Climbing on the Hoods
- Allows you to slide forward on the saddle, engaging the quads (ie: climbing with lots of power)
- A decreased hip angle allows you to recruit the hip flexors
- Despite its power, it’s also energy-sapping and will also deliver a blow to your undercarriage
- Use it to close a slow opening gap
Climbing on the Tops (or mountain bike climbing position)
- Allows you to explore the saddle. Slide forward to engage the quads or back to tap into the powerful glutes and hamstrings. The latter will fatigue slower than the quads, so aim to get comfortable here.
- Opens up the chest to allow for easier breathing
- Try this on long climbs
Climb Out Of the Saddle
- Pop up out of the saddle for a few pedal strokes when the former positions start to tire. On a long climb, you’ll want to keep varying positions.

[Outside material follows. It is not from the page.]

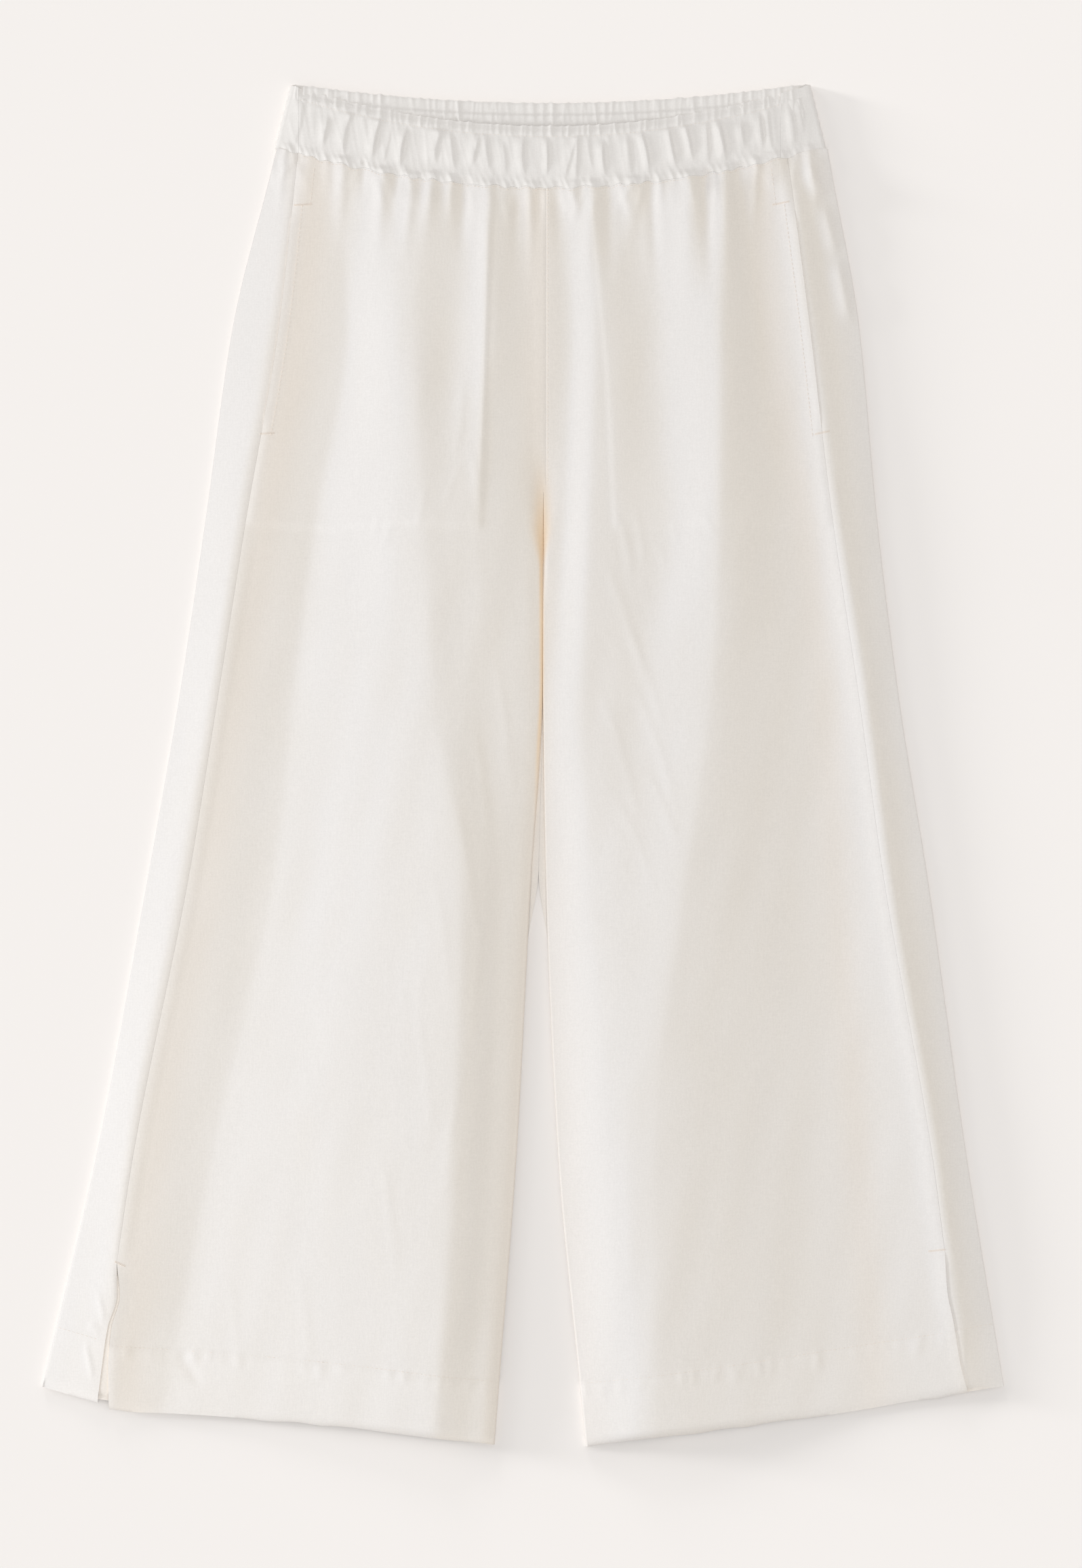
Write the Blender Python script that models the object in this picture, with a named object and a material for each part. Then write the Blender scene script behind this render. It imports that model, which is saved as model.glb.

- Hanging out here too long is tiring.
- Use it for quick accelerations or attacks.
Climbing In The Drops
- Use when sprinting uphill to leverage the bike powerfully from side-to-side
- Great for climbing into a headwind or climbing on loose gravel
- Use it sparingly, as it’s very tiring.
Will I Climb Faster With a Lighter Bike?
Light bikes are awesome and fun, but they’ll also lighten your wallet and won’t magically replace any fitness or or techniques mistakes you’re already making.
That being said, here’s how to get the most out of the equipment you already have or can cheaply upgrade. Here are a few considerations:
- Are you using the best gear ratio? If you’re a masher or a spinner, be sure you have gears you can comfortably turn over on the climbs you most frequently ride. If you’re overgeared, a lighter bike won’t make much of a difference.
- Focus on fit. Prioritize comfort over weight.
- Swap out gearing to match your terrain. Have a variety of chainrings and cassettes for different topographies.